USC ordered to repay $1 million for misuse of federal AIDS funds

The University of Southern California, Los Angeles, has been ordered by auditors at the Department of Health and Human Services' Office of the Inspector General to repay the federal government more than $1 million for lapses in the university's management of an HIV peer treatment educator program, the Los Angeles Times reports. The university was ordered to return $1.08 million of a $1.27 million grant given for the now-defunct program. The program was shut down in 2001 by federal regulators who cited concerns about conflicts of interest, improper research procedures, and misuse of funds. The HHS auditors found more evidence of such problems in its current evaluation and ordered the university to return most of the federal grant money. USC officials say the school followed federal recommendations to overhaul the program before it was shut down and plan to challenge the amount the auditors have ordered the university to return to the government. The federal audit cited a conflict of interest involving Phill Wilson, the current director of the Los Angeles-based Black AIDS Institute, who managed USC's program at the same time he directed the African American AIDS Policy and Training Institute. AAAPTI was a subcontractor to the USC program.
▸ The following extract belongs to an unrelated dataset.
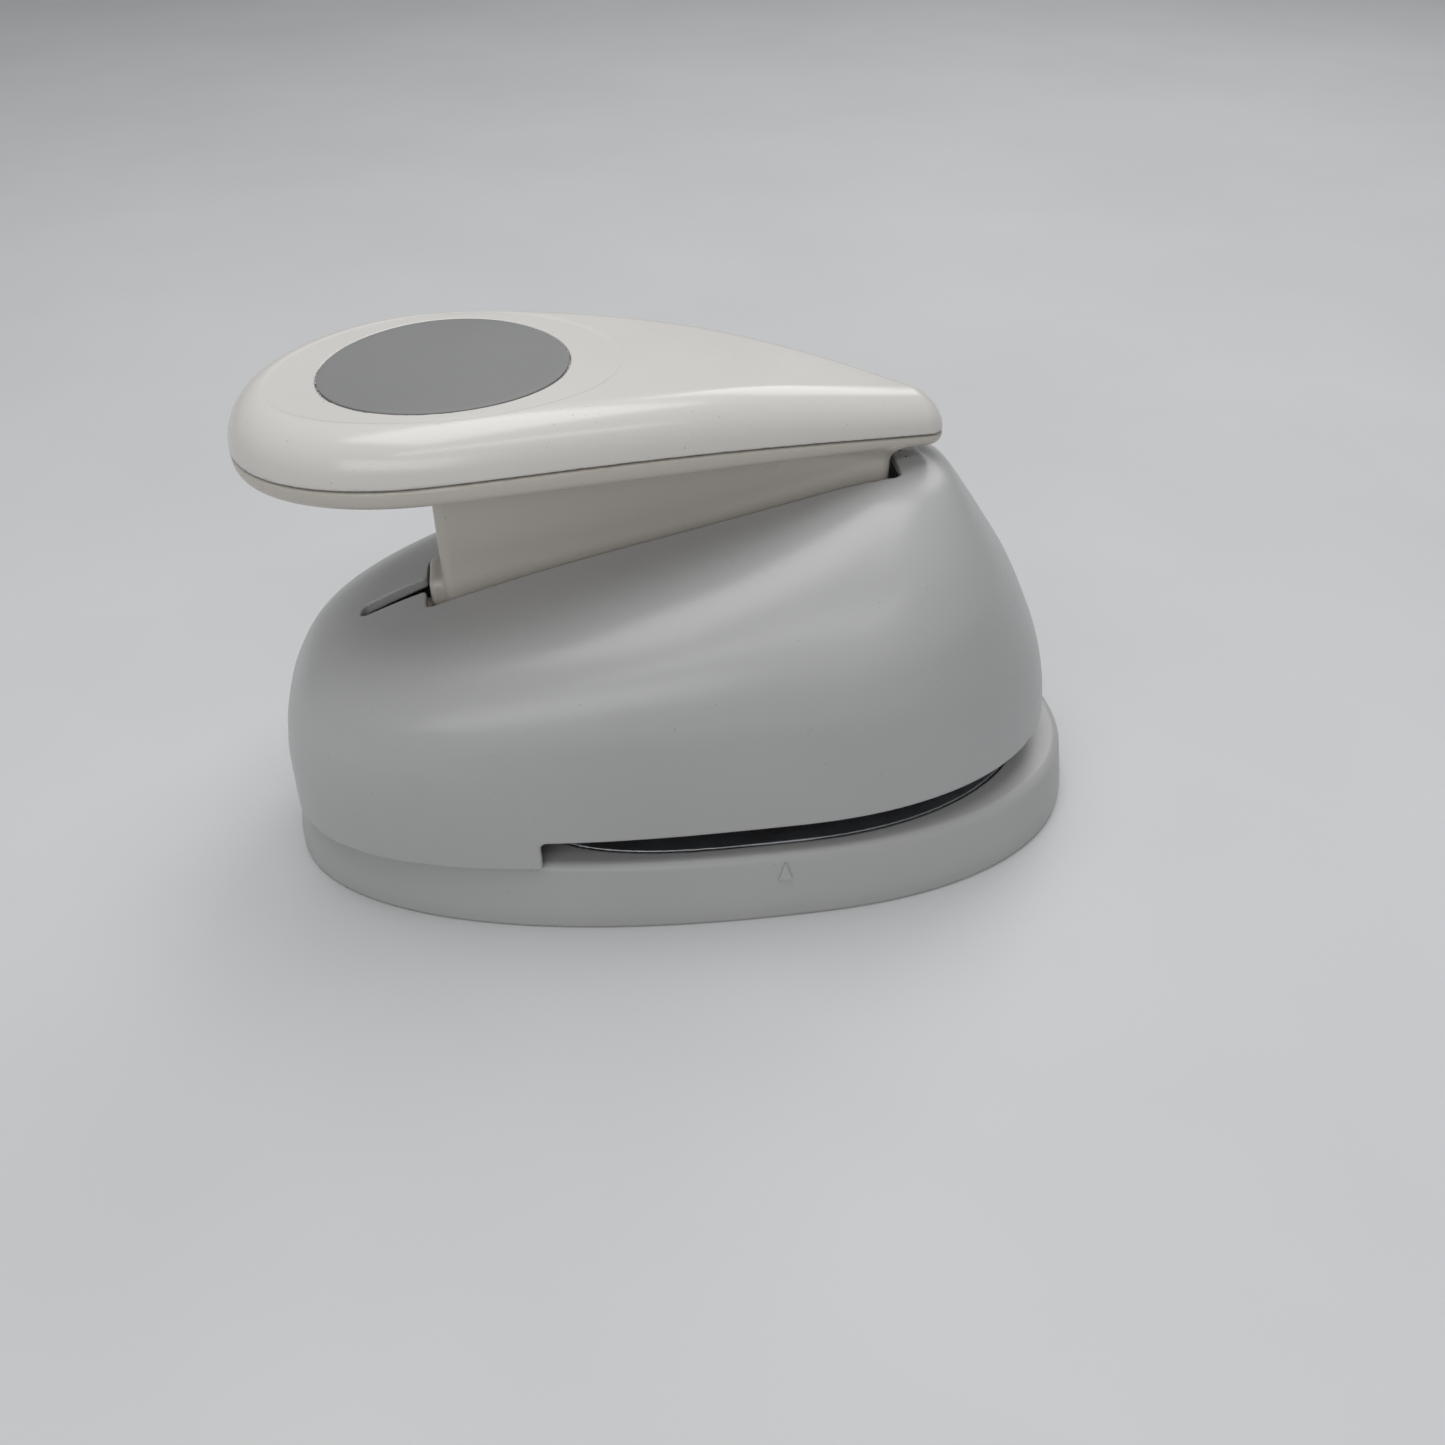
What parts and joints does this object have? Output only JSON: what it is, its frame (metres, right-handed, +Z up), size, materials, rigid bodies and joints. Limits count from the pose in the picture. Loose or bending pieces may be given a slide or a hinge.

Wilson resigned as executive director of AAAPTI in response to conflict-of-interest concerns but reportedly continued to manage the agency. The auditors' report says that Wilson "opened the door for money to be diverted" to AAAPTI for uses not related to USC's program, and it cites $501,000 in AAAPTI expenses for soliciting sponsors for an AIDS march and conducting town hall meetings as possible misuse of the government funds. The audit also cites inadequately documented expense reports for wages, travel consulting services, public relations, and multimedia services for the USC peer training program. The program also violated federal funding guidelines because participants signed consent forms that were not approved by USC's institutional review board, which is required of all human research studies at the university. Wilson did not return calls from Times reporters for comment.